#### PROBLEM TO SOLVE:
Repeat exactly the lines of the listing below, please, starting with the first and ending with the line containing "the floor, the"; leave out the rest.

#### Records with modeling code:
━━━━━━━━━━━━━━━━━━━━

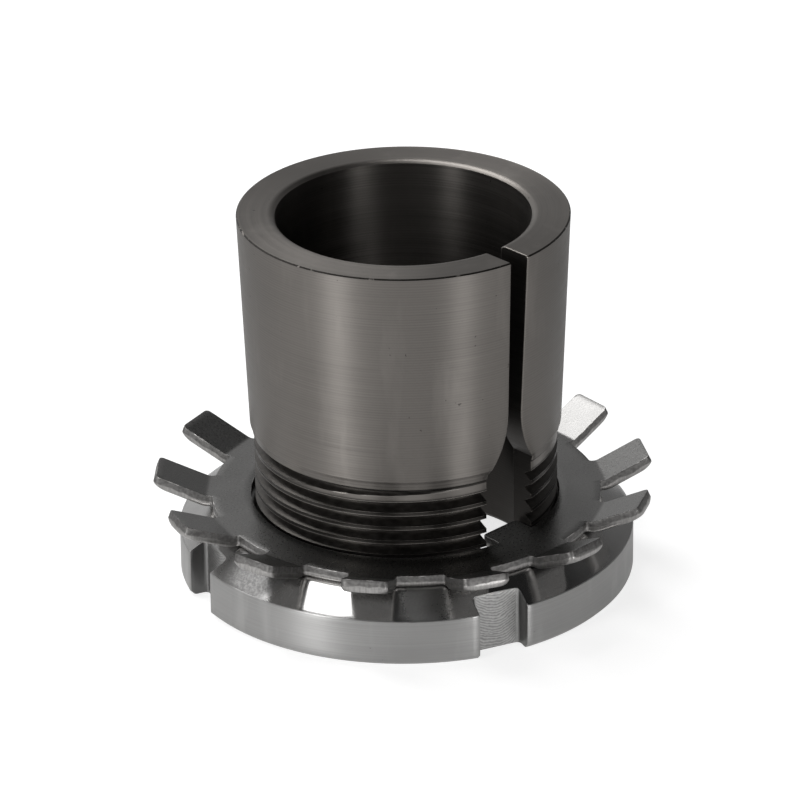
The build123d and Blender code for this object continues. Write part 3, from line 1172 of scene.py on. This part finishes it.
class SCENE_OT_adapter_sleeve_stage(bpy.types.Operator):
    """Builds the floor, the lamps and the camera."""

    bl_idname = "scene.adapter_sleeve_stage"
    bl_label = "Stage"

    def execute(self, context):
        """Makes the stage and sets the scene's camera and view transform."""
        stage = context.scene.stage_settings
        add_floor()
        add_lamps(stage)
        set_world()
        add_camera(stage)
        context.scene.view_settings.view_transform = "Standard"
        return {"FINISHED"}


class VIEW3D_PT_adapter_sleeve(bpy.types.Panel):
    """Lists the pieces and the stage."""

    bl_idname = "VIEW3D_PT_adapter_sleeve"
    bl_label = "Adapter sleeve"
    bl_space_type = "VIEW_3D"
    bl_region_type = "UI"
    bl_category = "Adapter sleeve"

    def draw(self, context):
        """Draws each operator's button above its settings."""
        for operator, name, settings in PARTS:
            column = self.layout.column(align=True)
            column.operator(operator.bl_idname)
            for key in settings.__annotations__:
                column.prop(getattr(context.scene, name), key)


PARTS = (
    (MESH_OT_adapter_sleeve_body, "sleeve_settings", SleeveSettings),
    (MESH_OT_adapter_sleeve_washer, "washer_settings", WasherSettings),
    (MESH_OT_adapter_sleeve_nut, "nut_settings", NutSettings),
    (SCENE_OT_adapter_sleeve_stage, "stage_settings", StageSettings),
)


def register():
    """Registers the settings, the operators and the panel."""
    for operator, name, settings in PARTS:
        bpy.utils.register_class(settings)
        setattr(bpy.types.Scene, name, PointerProperty(type=settings))
        bpy.utils.register_class(operator)
    bpy.utils.register_class(VIEW3D_PT_adapter_sleeve)


def unregister():
    """Takes the panel, the operators and the settings away again."""
    bpy.utils.unregister_class(VIEW3D_PT_adapter_sleeve)
    for operator, name, settings in reversed(PARTS):
        bpy.utils.unregister_class(operator)
        delattr(bpy.types.Scene, name)
        bpy.utils.unregister_class(settings)


def main():
    """Builds every piece and the stage."""
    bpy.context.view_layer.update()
    register()
    bpy.ops.mesh.adapter_sleeve_body()
    bpy.ops.mesh.adapter_sleeve_washer()
    bpy.ops.mesh.adapter_sleeve_nut()
    bpy.ops.scene.adapter_sleeve_stage()


if __name__ == "__main__":
    main()
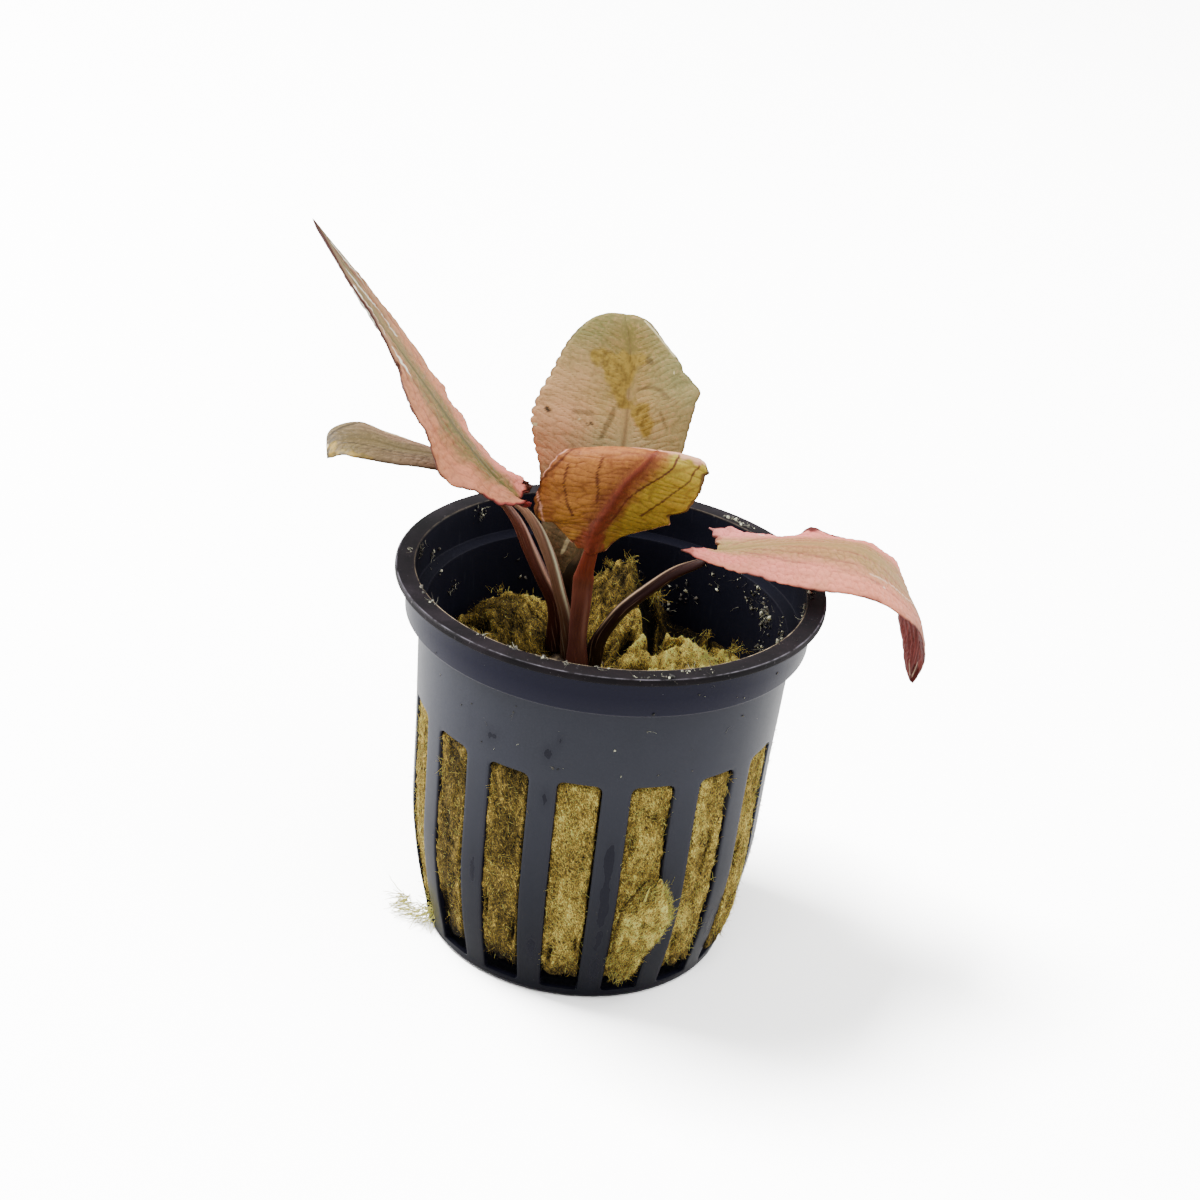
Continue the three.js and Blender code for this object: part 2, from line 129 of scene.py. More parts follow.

━━━━━━━━━━━━━━━━━━━━

#### ANSWER BELOW:
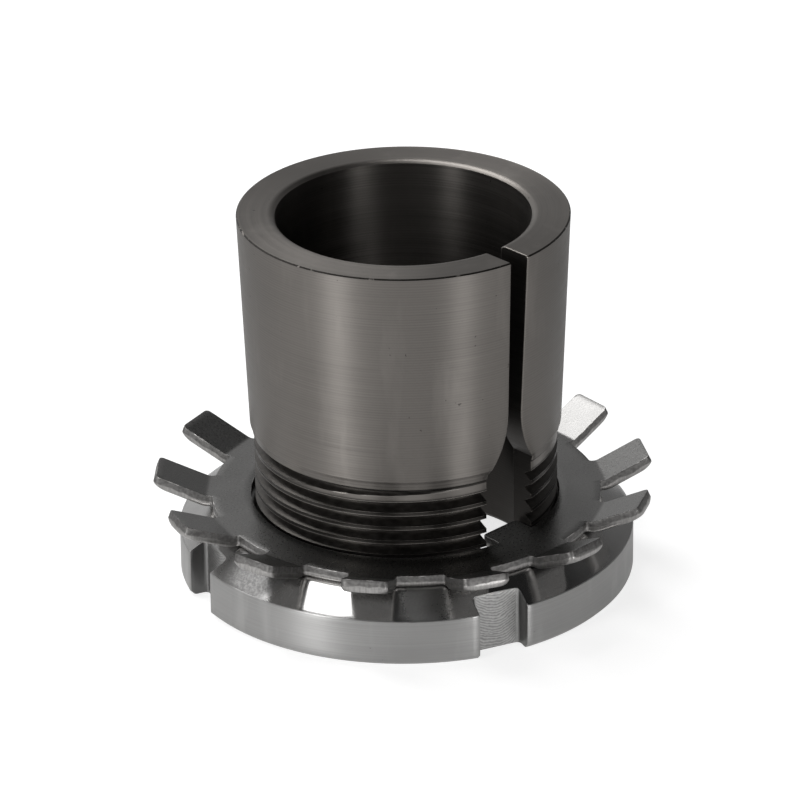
The build123d and Blender code for this object continues. Write part 3, from line 1172 of scene.py on. This part finishes it.
class SCENE_OT_adapter_sleeve_stage(bpy.types.Operator):
    """Builds the floor, the lamps and the camera."""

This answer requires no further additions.